Both L1 and L2 achieve this by modifying the loss function, but they do so in fundamentally different ways.

Mathematical Formulation of L1 and L2 Regularization

Standard Loss Function Without Regularization

A typical machine learning model minimizes a loss function, such as Mean Squared Error (MSE) for regression or Cross-Entropy Loss for classification:

Loss = \frac{1}{N} \sum_{i = 1}^{N} (y_{i} - {\hat{y}}_{i})^{2}

where: $y_{i}$ = true value, ${\hat{y}}_{i}$ = predicted value, $N$ = number of samples.

Loss Function with L1 (Lasso) Regularization

L1 regularization adds the sum of absolute weights to the loss function:

{Loss}_{L 1} = \frac{1}{N} \sum_{i = 1}^{N} (y_{i} - {\hat{y}}_{i})^{2} + λ \sum_{j = 1}^{p} ∣ w_{j} ∣

where: $w_{j}$ = model weights, $λ$ = regularization strength (hyperparameter), $p$ = number of features.

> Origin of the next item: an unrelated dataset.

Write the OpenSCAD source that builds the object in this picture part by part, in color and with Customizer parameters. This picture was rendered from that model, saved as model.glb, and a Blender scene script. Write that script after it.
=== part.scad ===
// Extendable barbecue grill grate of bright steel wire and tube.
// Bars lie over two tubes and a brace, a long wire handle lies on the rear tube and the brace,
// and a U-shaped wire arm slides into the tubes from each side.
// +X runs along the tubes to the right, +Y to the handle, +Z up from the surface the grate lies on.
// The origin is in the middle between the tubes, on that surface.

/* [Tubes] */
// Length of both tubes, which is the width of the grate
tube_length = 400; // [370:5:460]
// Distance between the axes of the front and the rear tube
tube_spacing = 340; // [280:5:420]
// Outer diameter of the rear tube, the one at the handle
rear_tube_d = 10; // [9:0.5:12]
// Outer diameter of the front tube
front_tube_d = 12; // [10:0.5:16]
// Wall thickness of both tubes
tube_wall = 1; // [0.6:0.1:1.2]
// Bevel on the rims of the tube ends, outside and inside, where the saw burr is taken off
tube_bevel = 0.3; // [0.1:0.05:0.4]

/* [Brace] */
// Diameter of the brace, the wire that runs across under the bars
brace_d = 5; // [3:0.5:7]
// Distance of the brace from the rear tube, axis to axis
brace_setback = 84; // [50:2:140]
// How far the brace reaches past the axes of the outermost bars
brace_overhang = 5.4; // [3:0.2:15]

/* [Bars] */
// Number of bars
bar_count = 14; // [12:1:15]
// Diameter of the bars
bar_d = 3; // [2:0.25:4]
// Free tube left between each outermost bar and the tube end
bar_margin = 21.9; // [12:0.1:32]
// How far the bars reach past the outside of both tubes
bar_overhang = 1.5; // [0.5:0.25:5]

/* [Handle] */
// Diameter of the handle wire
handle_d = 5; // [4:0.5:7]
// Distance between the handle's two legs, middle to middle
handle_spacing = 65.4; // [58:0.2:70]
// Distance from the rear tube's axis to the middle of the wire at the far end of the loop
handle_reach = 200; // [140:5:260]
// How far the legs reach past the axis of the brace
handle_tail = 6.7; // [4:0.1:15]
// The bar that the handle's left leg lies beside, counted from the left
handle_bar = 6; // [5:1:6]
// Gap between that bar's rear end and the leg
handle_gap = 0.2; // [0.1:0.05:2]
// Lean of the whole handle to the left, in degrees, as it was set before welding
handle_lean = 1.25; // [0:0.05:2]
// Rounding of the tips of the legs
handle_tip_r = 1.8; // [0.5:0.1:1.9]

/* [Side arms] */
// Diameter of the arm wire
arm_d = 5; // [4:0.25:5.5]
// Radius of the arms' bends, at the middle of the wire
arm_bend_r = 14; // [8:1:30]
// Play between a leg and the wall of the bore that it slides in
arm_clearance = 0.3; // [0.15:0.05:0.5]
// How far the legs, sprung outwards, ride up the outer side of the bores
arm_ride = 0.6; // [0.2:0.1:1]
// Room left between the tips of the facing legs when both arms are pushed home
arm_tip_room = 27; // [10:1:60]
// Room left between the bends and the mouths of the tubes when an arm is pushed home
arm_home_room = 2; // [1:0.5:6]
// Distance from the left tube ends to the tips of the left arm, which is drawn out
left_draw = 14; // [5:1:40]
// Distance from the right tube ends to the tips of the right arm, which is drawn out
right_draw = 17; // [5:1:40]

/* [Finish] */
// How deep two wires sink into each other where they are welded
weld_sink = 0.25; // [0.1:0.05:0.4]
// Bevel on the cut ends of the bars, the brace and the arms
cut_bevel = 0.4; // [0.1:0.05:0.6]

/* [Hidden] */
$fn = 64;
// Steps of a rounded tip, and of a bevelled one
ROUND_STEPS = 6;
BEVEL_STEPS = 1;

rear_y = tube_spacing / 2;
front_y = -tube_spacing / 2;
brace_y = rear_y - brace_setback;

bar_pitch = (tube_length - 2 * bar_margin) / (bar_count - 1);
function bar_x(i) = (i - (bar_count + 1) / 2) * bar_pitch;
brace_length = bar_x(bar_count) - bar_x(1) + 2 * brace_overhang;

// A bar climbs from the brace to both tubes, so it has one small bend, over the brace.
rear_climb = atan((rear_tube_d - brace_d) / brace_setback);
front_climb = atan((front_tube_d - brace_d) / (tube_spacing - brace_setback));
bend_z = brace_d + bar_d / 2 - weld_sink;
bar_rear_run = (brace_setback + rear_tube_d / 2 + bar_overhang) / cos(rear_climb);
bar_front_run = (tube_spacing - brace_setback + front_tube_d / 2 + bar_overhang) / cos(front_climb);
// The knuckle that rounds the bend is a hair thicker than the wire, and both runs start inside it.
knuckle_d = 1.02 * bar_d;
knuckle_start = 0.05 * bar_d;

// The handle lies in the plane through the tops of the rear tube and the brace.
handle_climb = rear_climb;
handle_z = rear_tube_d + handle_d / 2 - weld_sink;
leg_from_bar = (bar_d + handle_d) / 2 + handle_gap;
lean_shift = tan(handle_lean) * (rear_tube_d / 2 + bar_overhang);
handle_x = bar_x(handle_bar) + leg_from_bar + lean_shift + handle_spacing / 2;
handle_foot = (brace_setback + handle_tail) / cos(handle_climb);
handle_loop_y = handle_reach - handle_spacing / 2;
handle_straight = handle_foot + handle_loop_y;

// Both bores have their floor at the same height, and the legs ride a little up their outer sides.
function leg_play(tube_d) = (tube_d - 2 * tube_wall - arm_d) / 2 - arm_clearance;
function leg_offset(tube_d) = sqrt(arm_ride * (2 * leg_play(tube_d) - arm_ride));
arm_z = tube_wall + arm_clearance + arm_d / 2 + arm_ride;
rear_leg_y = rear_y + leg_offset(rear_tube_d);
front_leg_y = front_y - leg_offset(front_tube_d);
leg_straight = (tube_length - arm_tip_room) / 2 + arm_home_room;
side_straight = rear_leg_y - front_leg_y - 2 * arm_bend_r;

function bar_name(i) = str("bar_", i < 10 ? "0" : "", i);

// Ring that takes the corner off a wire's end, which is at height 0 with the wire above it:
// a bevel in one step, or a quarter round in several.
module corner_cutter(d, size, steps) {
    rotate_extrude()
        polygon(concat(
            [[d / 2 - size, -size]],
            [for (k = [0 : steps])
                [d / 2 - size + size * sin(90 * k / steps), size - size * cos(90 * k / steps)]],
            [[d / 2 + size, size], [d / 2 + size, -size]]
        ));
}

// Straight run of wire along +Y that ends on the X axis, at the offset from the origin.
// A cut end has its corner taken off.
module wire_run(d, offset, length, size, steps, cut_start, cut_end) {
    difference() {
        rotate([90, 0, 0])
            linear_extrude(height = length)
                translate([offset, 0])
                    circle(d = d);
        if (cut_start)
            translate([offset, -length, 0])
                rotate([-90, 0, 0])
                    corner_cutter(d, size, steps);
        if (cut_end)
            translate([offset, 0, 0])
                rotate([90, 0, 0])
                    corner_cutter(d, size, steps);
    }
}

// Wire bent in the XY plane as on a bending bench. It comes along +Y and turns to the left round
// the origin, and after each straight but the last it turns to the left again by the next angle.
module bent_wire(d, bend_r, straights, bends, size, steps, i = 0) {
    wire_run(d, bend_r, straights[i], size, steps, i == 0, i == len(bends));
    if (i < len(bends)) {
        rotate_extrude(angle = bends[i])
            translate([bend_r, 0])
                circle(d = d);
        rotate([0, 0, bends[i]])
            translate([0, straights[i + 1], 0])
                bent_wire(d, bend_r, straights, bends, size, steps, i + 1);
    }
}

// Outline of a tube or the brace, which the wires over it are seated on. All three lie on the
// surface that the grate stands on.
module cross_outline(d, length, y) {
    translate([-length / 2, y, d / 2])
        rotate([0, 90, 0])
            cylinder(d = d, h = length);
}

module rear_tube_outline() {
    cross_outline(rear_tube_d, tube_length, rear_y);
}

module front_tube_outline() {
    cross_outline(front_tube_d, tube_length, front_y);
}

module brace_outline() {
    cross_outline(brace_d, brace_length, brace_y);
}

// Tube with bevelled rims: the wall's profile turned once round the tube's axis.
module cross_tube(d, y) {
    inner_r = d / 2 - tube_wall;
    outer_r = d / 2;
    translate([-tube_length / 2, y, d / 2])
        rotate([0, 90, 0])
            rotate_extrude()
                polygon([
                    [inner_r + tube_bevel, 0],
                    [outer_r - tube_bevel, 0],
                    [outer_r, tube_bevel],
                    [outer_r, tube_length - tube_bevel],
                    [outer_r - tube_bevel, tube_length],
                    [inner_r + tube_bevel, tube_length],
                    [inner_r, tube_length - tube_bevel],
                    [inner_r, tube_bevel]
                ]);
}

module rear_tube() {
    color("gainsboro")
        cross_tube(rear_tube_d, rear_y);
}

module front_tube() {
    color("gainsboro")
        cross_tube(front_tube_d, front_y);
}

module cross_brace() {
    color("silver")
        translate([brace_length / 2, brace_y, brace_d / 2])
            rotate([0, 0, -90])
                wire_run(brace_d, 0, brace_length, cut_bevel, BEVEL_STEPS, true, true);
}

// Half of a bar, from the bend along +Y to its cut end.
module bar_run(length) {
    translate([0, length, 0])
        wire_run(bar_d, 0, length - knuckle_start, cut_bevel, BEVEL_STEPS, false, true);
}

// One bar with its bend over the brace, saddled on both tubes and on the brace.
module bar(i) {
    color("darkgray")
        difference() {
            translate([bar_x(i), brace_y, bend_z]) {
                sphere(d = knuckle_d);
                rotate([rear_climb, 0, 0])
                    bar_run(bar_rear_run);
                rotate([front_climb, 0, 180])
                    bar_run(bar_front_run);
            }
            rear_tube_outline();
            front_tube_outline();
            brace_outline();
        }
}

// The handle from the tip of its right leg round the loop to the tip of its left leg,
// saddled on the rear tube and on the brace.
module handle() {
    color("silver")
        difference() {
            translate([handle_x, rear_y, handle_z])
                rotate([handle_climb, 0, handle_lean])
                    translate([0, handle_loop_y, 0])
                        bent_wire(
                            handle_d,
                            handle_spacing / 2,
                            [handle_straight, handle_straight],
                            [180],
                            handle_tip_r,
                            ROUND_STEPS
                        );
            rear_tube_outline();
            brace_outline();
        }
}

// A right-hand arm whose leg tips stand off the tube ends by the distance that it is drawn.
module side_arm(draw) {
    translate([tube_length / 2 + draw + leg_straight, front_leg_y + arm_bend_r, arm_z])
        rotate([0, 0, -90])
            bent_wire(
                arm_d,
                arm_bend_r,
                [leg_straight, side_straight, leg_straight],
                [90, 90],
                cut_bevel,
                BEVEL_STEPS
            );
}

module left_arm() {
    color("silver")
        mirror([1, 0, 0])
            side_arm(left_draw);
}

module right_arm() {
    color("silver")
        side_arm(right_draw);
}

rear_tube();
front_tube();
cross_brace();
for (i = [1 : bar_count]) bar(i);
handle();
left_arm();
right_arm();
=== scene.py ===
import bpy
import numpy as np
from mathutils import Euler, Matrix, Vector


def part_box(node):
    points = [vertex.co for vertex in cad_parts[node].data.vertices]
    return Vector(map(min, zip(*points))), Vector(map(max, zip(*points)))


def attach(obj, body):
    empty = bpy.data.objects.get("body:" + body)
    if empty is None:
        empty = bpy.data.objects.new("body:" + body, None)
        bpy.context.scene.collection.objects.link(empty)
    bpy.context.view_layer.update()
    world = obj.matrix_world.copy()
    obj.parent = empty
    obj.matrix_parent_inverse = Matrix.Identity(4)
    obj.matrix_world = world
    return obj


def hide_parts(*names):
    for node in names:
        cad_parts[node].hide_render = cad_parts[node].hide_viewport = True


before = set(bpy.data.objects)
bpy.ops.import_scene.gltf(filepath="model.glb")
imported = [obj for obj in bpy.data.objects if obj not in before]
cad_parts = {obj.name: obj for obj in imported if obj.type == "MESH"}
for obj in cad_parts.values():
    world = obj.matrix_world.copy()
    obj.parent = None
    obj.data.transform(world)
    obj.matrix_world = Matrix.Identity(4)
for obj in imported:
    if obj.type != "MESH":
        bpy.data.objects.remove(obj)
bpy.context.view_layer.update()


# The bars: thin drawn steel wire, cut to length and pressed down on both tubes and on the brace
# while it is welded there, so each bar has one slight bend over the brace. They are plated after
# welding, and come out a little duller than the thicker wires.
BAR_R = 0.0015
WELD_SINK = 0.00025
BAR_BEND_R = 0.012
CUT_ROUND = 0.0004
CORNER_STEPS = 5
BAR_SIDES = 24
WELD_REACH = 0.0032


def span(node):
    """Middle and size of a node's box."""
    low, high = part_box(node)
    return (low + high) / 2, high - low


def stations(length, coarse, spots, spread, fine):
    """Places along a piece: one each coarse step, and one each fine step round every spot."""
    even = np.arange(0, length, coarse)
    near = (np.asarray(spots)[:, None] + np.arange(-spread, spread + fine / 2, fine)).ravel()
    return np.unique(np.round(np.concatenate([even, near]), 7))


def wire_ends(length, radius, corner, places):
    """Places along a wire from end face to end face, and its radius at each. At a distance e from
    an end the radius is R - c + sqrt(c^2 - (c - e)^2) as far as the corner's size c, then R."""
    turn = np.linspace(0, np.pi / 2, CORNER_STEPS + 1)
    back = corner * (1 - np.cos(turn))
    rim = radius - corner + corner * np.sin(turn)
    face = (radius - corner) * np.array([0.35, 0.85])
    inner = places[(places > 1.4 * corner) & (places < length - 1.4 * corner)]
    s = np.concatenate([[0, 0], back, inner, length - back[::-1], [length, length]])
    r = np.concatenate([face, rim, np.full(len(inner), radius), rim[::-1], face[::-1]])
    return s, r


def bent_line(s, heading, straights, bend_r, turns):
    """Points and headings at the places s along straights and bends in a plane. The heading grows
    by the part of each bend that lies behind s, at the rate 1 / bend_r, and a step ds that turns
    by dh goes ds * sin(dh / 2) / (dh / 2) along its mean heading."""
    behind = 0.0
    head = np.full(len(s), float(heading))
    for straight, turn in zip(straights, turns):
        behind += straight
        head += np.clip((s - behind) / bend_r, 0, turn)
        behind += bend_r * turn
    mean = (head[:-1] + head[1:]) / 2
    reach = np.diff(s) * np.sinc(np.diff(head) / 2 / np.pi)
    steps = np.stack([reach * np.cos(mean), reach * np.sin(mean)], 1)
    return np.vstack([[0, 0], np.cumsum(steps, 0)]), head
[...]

Loss Function with L2 (Ridge) Regularization

L2 regularization adds the sum of squared weights to the loss function:

{Loss}_{L 2} = \frac{1}{N} \sum_{i = 1}^{N} (y_{i} - {\hat{y}}_{i})^{2} + λ \sum_{j = 1}^{p} w_{j}^{2}

The key difference lies in how they penalize weights:

L1 penalizes absolute values, leading to sparse solutions (some weights become exactly zero).
L2 penalizes squared values, leading to small but non-zero weights.

Key Differences Between L1 and L2 Regularization

(A) Effect on Model Weights

L1 (Lasso) tends to produce sparse models by driving some weights to exactly zero. This is useful for feature selection, as it effectively removes irrelevant features.
L2 (Ridge) shrinks weights proportionally but rarely reduces them to zero. It distributes the penalty across all weights, making them small but non-zero.

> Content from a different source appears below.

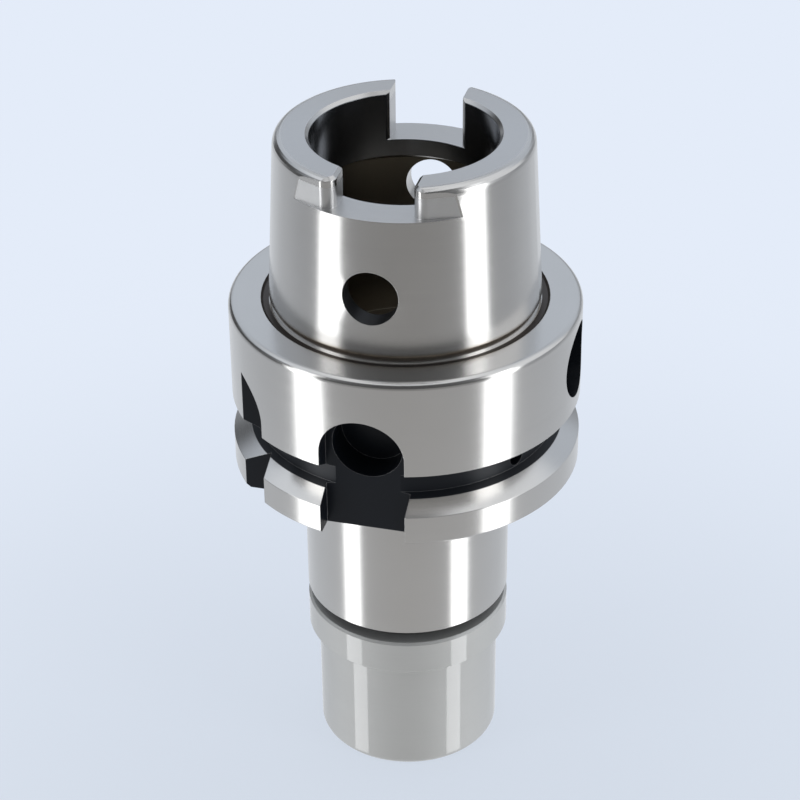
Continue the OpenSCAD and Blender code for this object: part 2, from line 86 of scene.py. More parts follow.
class Graph:
    """A node tree being built, with one short method for each kind of node it needs."""

    def __init__(self, tree: bpy.types.NodeTree) -> None:
        """Empties the tree."""
        self.tree = tree
        tree.nodes.clear()

    def add(self, kind: str, **settings: object) -> bpy.types.Node:
        """Adds a node.

        Args:
            kind: Blender's name of the node's type.
            **settings: Attributes to set on it.

        Returns:
            The node.
        """
        node = self.tree.nodes.new(kind)
        for name, value in settings.items():
            setattr(node, name, value)
        return node

    def put(self, socket: Socket, value: object) -> None:
        """Links a socket to another one, or sets its value.

        Args:
            socket: The input.
            value: An output socket, a number, or a tuple for a vector or colour.
        """
        if isinstance(value, bpy.types.NodeSocket):
            self.tree.links.new(value, socket)
        elif isinstance(value, tuple) and len(value) == 3 and socket.type == "RGBA":
            socket.default_value = (*value, 1.0)
        else:
            socket.default_value = value

    def math(self, operation: str, *values: Number, clamp: bool = False) -> Socket:
        """Works out one sum.

        Args:
            operation: Blender's name of the operation.
            *values: One to three numbers or sockets.
            clamp: Keeps the result between 0 and 1.

        Returns:
            The result's socket.
        """
        node = self.add("ShaderNodeMath", operation=operation, use_clamp=clamp)
        for socket, value in zip(node.inputs, values):
            self.put(socket, value)
        return node.outputs[0]

    def vector(self, operation: str, *values: object, out: str = "Vector") -> Socket:
        """Works out one vector sum.

        Args:
            operation: Blender's name of the operation.
            *values: The vectors, or a vector and a number for SCALE.
            out: Which output is read.

        Returns:
            The result's socket.
        """
        node = self.add("ShaderNodeVectorMath", operation=operation)
        if operation == "SCALE":
            self.put(node.inputs[0], values[0])
            self.put(node.inputs["Scale"], values[1])
        else:
            for socket, value in zip(node.inputs, values):
                self.put(socket, value)
        return node.outputs[out]

    def join(self, x: Number, y: Number, z: Number) -> Socket:
        """Joins three numbers to one vector."""
        node = self.add("ShaderNodeCombineXYZ")
        for socket, value in zip(node.inputs, (x, y, z)):
            self.put(socket, value)
        return node.outputs[0]

    def split(self, vector: Socket) -> Tuple[Socket, Socket, Socket]:
        """Splits a vector into its three numbers."""
        node = self.add("ShaderNodeSeparateXYZ")
        self.put(node.inputs[0], vector)
        return (node.outputs[0], node.outputs[1], node.outputs[2])

    def mix(self, factor: Number, low: Number, high: Number) -> Socket:
        """Blends two numbers: low where the factor is 0, high where it is 1."""
        node = self.add("ShaderNodeMix", data_type="FLOAT")
        for name, value in (("Factor", factor), ("A", low), ("B", high)):
            self.put(node.inputs[name], value)
        return node.outputs["Result"]

    def tint(self, factor: Number, low: object, high: object, how: str = "MIX") -> Socket:
        """Blends two colours.

        Args:
            factor: 0 for the first colour, 1 for the second.
            low: First colour.
            high: Second colour.
            how: Blender's name of the blend.

        Returns:
            The colour's socket.
        """
        node = self.add("ShaderNodeMix", data_type="RGBA", blend_type=how)
        self.put(node.inputs[0], factor)
        self.put(node.inputs[6], low)
        self.put(node.inputs[7], high)
        return node.outputs[2]

    def step(self, value: Number, start: float, end: float) -> Socket:
        """Rises smoothly from 0 at start to 1 at end, or falls where end is below start."""
        node = self.add("ShaderNodeMapRange", interpolation_type="SMOOTHSTEP")
        flip = end < start
        low, high = (end, start) if flip else (start, end)
        for name, number in (("Value", value), ("From Min", low), ("From Max", high),
                             ("To Min", 1.0 if flip else 0.0), ("To Max", 0.0 if flip else 1.0)):
            self.put(node.inputs[name], number)
        return node.outputs["Result"]

    def both(self, *masks: Socket) -> Socket:
        """Multiplies masks, so that the result is 1 where all are."""
        result = masks[0]
        for mask in masks[1:]:
            result = self.math("MULTIPLY", result, mask)
        return result

    def either(self, *masks: Socket) -> Socket:
        """Takes the greatest of some masks."""
        result = masks[0]
        for mask in masks[1:]:
            result = self.math("MAXIMUM", result, mask)
        return result

    def noise(self, place: Socket, scale: float, detail: float = 2.0, rough: float = 0.5,
              fourth: Optional[Socket] = None) -> Socket:
        """Adds a noise pattern.

        Args:
            place: Where it is read.
            scale: How many features a unit has.
            detail: Number of finer layers.
            rough: Strength of the finer layers.
            fourth: Fourth coordinate, where the pattern has one.

        Returns:
            The pattern's value, about 0.5 on average.
        """
        node = self.add("ShaderNodeTexNoise", noise_dimensions="4D" if fourth else "3D")
        self.put(node.inputs["Vector"], place)
        if fourth:
            self.put(node.inputs["W"], fourth)
        for name, value in (("Scale", scale), ("Detail", detail), ("Roughness", rough)):
            self.put(node.inputs[name], value)
        return node.outputs["Fac"]

    def ramp(self, factor: Socket, stops: Sequence[Tuple[float, Colour]]) -> Socket:
        """Turns a number into a colour along a row of stops.

        Args:
            factor: The number, 0 to 1.
            stops: Places and colours, in rising order.

        Returns:
            The colour's socket.
        """
        node = self.add("ShaderNodeValToRGB")
        row = node.color_ramp.elements
        while len(row) < len(stops):
            row.new(0.5)
        for element, (place, colour) in zip(row, stops):
            element.position = place
            element.color = (*colour, 1.0)
        self.put(node.inputs[0], factor)
        return node.outputs[0]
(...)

Why does L1 lead to sparsity?
The L1 penalty has sharp corners at the axes in weight space, meaning the optimal solution often lies where some weights are zero. In contrast, L2’s penalty is smooth, leading to a more distributed reduction in weights.

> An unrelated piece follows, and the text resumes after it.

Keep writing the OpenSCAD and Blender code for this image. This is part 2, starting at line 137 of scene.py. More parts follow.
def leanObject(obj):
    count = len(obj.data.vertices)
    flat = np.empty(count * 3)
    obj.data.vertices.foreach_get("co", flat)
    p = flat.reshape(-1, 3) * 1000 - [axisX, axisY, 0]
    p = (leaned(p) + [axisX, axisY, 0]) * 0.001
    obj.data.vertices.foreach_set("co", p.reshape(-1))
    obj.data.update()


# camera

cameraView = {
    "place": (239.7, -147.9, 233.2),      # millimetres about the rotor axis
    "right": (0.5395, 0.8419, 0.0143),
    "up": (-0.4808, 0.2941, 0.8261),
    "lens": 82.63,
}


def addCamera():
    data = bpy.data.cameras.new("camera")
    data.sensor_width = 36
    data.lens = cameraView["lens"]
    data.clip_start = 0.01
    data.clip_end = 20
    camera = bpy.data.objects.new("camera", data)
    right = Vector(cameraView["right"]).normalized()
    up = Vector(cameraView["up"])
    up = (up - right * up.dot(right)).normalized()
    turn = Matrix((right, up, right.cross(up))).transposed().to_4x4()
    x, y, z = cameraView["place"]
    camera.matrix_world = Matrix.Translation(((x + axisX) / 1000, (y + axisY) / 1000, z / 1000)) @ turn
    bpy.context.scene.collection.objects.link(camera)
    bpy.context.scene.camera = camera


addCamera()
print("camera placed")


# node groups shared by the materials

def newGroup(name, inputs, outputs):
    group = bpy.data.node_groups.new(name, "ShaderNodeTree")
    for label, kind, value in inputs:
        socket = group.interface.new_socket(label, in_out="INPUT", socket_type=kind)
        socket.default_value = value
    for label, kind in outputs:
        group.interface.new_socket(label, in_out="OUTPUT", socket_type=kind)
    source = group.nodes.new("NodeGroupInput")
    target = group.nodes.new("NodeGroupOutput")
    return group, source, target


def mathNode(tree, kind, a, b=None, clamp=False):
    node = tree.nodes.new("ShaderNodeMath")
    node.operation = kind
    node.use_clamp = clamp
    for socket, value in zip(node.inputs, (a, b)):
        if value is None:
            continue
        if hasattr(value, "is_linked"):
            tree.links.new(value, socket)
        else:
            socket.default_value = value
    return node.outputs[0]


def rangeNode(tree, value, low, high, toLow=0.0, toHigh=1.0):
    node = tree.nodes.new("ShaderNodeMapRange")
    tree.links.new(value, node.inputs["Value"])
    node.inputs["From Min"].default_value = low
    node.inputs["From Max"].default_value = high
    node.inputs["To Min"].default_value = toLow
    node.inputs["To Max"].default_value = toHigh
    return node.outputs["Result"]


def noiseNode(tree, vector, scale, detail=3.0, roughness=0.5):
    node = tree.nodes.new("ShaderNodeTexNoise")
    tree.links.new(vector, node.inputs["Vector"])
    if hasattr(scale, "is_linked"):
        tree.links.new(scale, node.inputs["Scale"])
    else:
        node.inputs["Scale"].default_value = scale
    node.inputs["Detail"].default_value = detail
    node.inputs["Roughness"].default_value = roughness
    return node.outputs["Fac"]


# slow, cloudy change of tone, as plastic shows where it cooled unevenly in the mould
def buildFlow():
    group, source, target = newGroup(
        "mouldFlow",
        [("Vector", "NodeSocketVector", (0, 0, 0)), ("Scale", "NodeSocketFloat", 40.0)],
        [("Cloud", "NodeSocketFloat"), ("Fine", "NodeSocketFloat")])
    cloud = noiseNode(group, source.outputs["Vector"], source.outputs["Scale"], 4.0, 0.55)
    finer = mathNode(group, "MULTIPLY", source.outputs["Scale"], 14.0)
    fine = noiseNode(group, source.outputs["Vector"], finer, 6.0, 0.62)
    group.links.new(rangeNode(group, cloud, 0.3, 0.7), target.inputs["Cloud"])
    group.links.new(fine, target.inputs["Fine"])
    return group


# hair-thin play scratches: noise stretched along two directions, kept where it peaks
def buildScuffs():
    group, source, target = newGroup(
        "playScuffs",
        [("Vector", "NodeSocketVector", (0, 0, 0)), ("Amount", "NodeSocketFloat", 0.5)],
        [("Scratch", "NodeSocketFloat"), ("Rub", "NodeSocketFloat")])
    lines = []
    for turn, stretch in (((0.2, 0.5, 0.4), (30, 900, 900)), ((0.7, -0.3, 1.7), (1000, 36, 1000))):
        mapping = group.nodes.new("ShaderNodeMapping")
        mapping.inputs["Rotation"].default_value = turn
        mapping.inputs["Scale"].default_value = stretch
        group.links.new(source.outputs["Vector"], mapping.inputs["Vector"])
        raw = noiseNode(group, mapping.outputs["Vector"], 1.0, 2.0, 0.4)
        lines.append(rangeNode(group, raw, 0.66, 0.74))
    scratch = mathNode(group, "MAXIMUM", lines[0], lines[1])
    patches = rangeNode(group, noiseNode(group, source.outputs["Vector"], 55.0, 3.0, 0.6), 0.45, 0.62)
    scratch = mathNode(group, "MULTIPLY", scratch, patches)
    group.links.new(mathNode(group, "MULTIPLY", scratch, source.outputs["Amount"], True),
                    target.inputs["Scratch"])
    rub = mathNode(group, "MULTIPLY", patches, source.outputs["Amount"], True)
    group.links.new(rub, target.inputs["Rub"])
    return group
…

(B) Robustness to Outliers

L1 is more robust to outliers because the absolute error is less sensitive to extreme values.
L2 is less robust because squaring large errors amplifies their impact.

(C) Computational Efficiency

L1 is computationally more expensive for optimization because the absolute value function is not differentiable at zero. Solvers like coordinate descent or proximal gradient methods are often used.
L2 has a closed-form solution and is easier to optimize using gradient descent since the squared term is differentiable everywhere.

(D) Geometric Interpretation

L1 regularization corresponds to a diamond-shaped constraint (L1-norm ball) in weight space. The optimal solution often lies at a corner, where some weights are zero.
L2 regularization corresponds to a circular constraint (L2-norm ball), leading to a smooth shrinkage of weights.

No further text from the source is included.